Salaries are decent and occasionally well above the typical white-collar worker. According to our survey, medians ranged from $75,000 (NFL) to $100,000 (MLB) per year. Three respondents said their annual wages were greater than $200,000. For most, it’s not a bad living, but consider that nearly anyone with the skills to get one of the few jobs as an analytics person on a professional sports team could also make significantly more working at Google, Facebook, Microsoft, or dozens of other firms. This leads to lots of turnover, especially at more junior positions, which are lower paid and there’s little, if any, opportunity to advance into a more senior role because those jobs rarely become available. Many recent college graduates work for teams for a few years before moving on to tech firms or other companies where they can earn more for their skill set.
The people we spoke with said that teams undervalue their analytics staff and invest accordingly, not unlike employees anywhere who think their departments deserve more resources.. While any reasonable employee would say that their department deserved more money and more resources, it’s not unreasonable to think that more computing power or another data set could produce results that were cheap by comparison. “They are spending hundreds of millions on players, tens of millions on coaches and staff, but $10,000 is a large expenditure to get a computer or some data,” a sports analytics expert who’s worked with NBA teams, said. “It’s ridiculous. It’s two different budgets.” (For what it’s worth, one study found that the average price of an MLB win is $1,016,674 in player salary, an NBA win is $1,572,768, and an NFL win is $11,878,369.)

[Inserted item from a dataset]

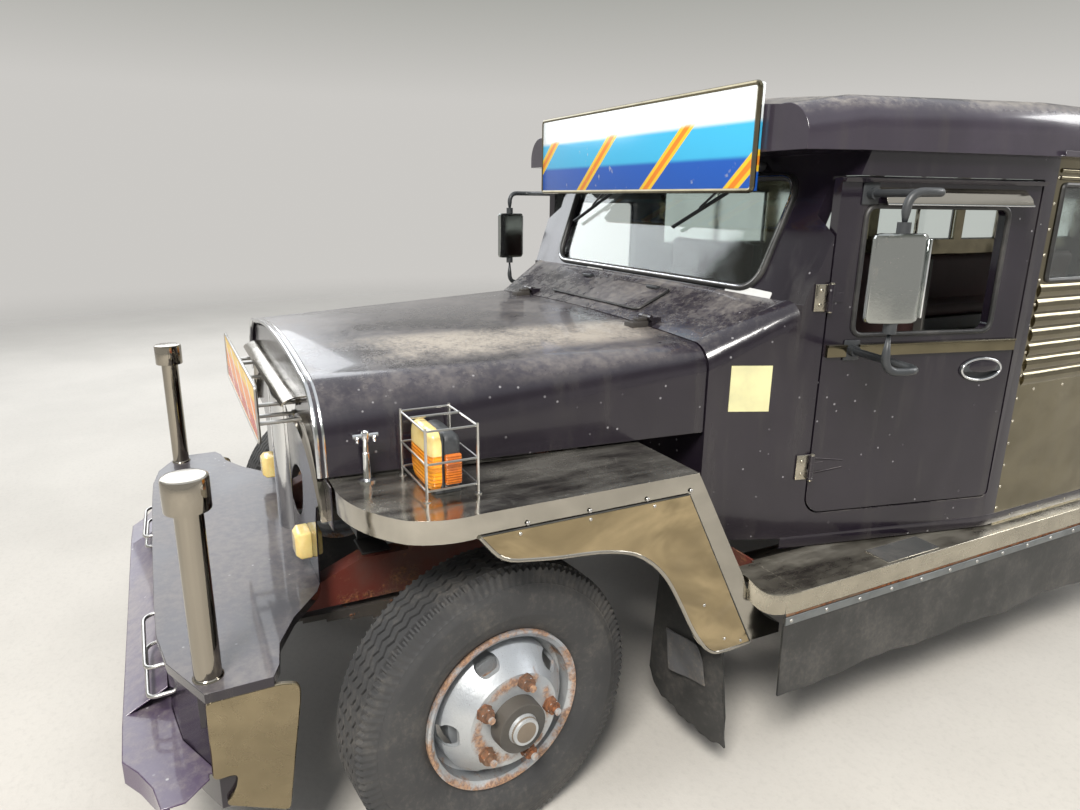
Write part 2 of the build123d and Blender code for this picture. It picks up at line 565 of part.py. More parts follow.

As some teams mature and develop systems to handle routine reporting like data gathering, they may be able to think about building teams to handle some of the other stuff. Those that don’t will find themselves hitting a wall. In the past, teams could get away with having Excel, a computer and a staffer or two. Advances in sports analytics overall mean that groundbreaking work requires increasing talent levels, computing power and time to experiment.
One NHL analyst told us about this dream staff:
“You need a couple different people unless you are a one-man team willing to put in 20-hour days. Just the data handling alone — the NHL is pretty archaic in their data to begin with — is one full-time person. If you wanted to expand from coaching and tactical to GM trades and to the draft/strategic long term, you need one data person, two or three analytical people whose job is formulating and communicating analysis, and then I would have two or three developers working on dashboards and tool sets. If you’re going to give a GM a sheet of paper with a recommendation, he may or may not pay attention. But if you give him a tool that he can play with, then it’s not your idea. It’s his idea.”

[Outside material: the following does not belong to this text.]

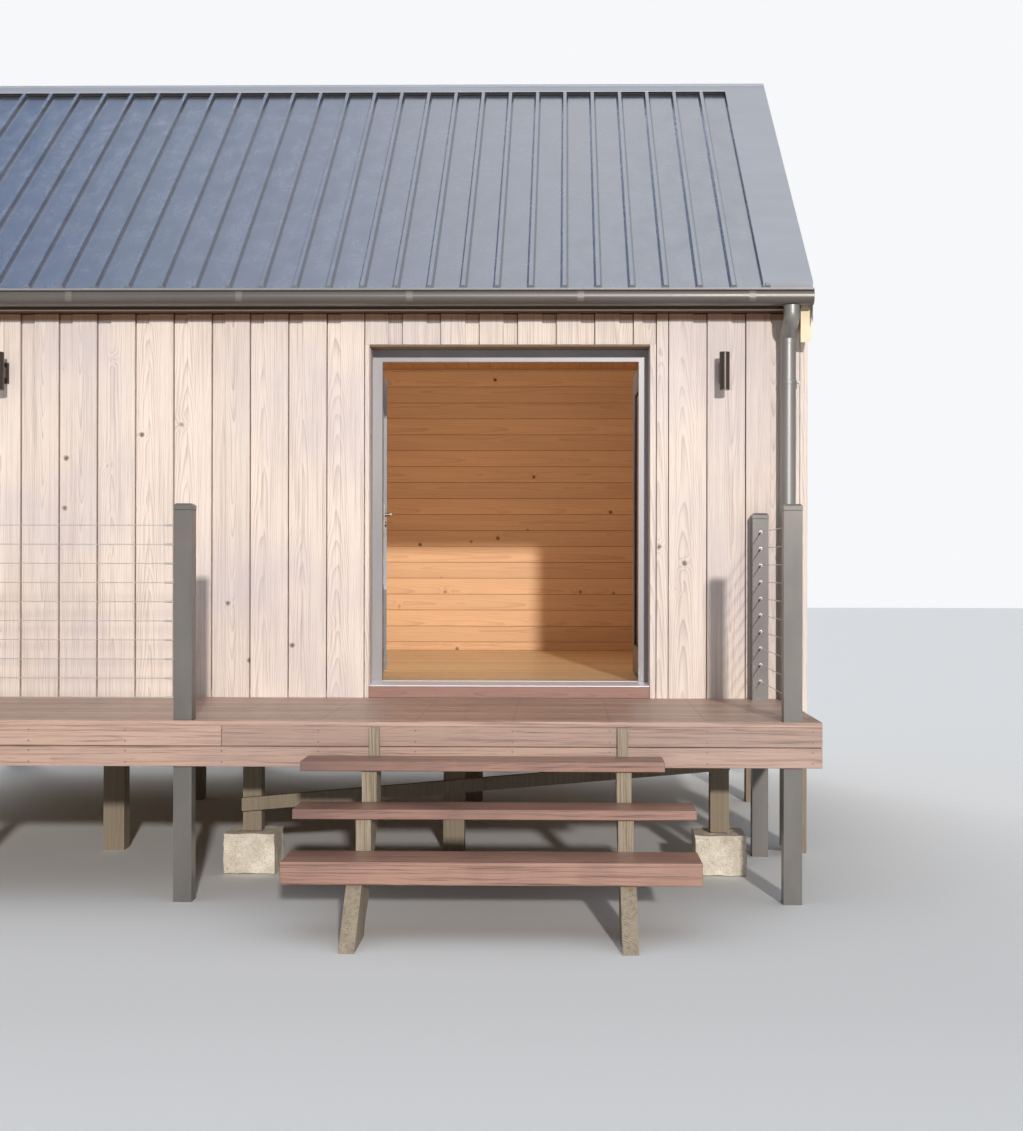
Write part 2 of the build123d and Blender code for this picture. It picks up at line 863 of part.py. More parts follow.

A staff of one wouldn’t have the resources to develop and build that tool.
But rather than hire a number of positions, many teams still seek unicorns. Teams want one person who can fill all of those roles and then also have the skills to communicate results to others. This Marlins job posting asks for an intern with scripting ability, database management and statistical proficiency. Those tools sometimes overlap, but an actual combination of all three is rare, and most people with such skills can make a substantial amount of money elsewhere. And keep in mind, baseball is ahead of most other sports. A college student with this background can get paid $7,200 or more a month with housing to work at Microsoft or Facebook, or make $12.50 an hour for the Marlins.
Nothing matters if no one is listening
Finally, analytics can only be effective if the decision makers use what they are given. “There seems to be too much focus on results, and not enough focus on the quality of the process,” one respondent said.
Some analysts expressed concern that teams didn’t pay attention to their work.
“If the GM or president of basketball operations doesn’t want to read the results, it doesn’t really matter how talented your Ph.D. in the basement is,” said Barzilai. “You can have organizations that are using analytics well even if they aren’t doing cutting-edge analytics just by relying on what people might think of as fundamental analytics or the stuff that was coming out five years ago or stuff that is public.”
Another added that it’s frustrating: “When the numbers are so overwhelmingly in favor of one decision and it doesn’t happen due to someone’s feelings about public perception or a ‘well, it’s always been this way’ attitude.”
Consider The New York Times’s Fourth Down Bot, a simple formula that tells readers when teams should go for it on fourth down. The bot believes that coaches are too conservative, and would universally benefit from going for it more often. If a coaching staff listened to the bot, they’d benefit in the long term.
Generally, the decision makers in the front office are more receptive than others to input from the analytics staffers. In the NBA, NFL and NHL, at least 50 percent report weekly correspondence with the general manager, while just 20 percent in MLB do. Just 10 percent of the overall sample says they have weekly correspondence with players.
Team officials say they are continually working to refine the processes, to incorporate all the information they receive. “We don’t see ourselves as having an ‘analytics team’ or ‘process of incorporating analytics,’” an assistant general manager of an NHL team said. “We look at the best information we have when making decisions, and everything’s assimilated similarly whether it’s one scout’s eye test or another (or even the same) scout’s or an analyst’s tracking data or historical comparisons that some might call ‘analytics.’”
Some teams are better than others at applying what they learn. According to our respondents, the Spurs (NBA), Maple Leafs (NHL), Dolphins and Browns (NFL) are leading the analytics push in the less-than-quick-to-adapt leagues, with the Browns the most open about their ambitions. Said one: “A team like Toronto is doing it by the book in terms of how analytics should be impacting teams. They are … eating everyone’s lunch. It will pay off in the next two to five years and teams will start to say wow, look at their talent pool. Teams will start copying them.”
Despite analytics’ increasing role and media attention, it’s still early days. There are algorithms to write, data to dissect and knowledge to create. We asked respondents to say what percentage of the most important questions in their sport have been answered. The results, averaged by sport:
MLB – 56 percent
NBA – 38 percent
NHL – 32 percent
NFL – 31 percent
Soccer – 17 percent
Sports analytics developed a great deal in the past few decades, but there’s still plenty more to discover.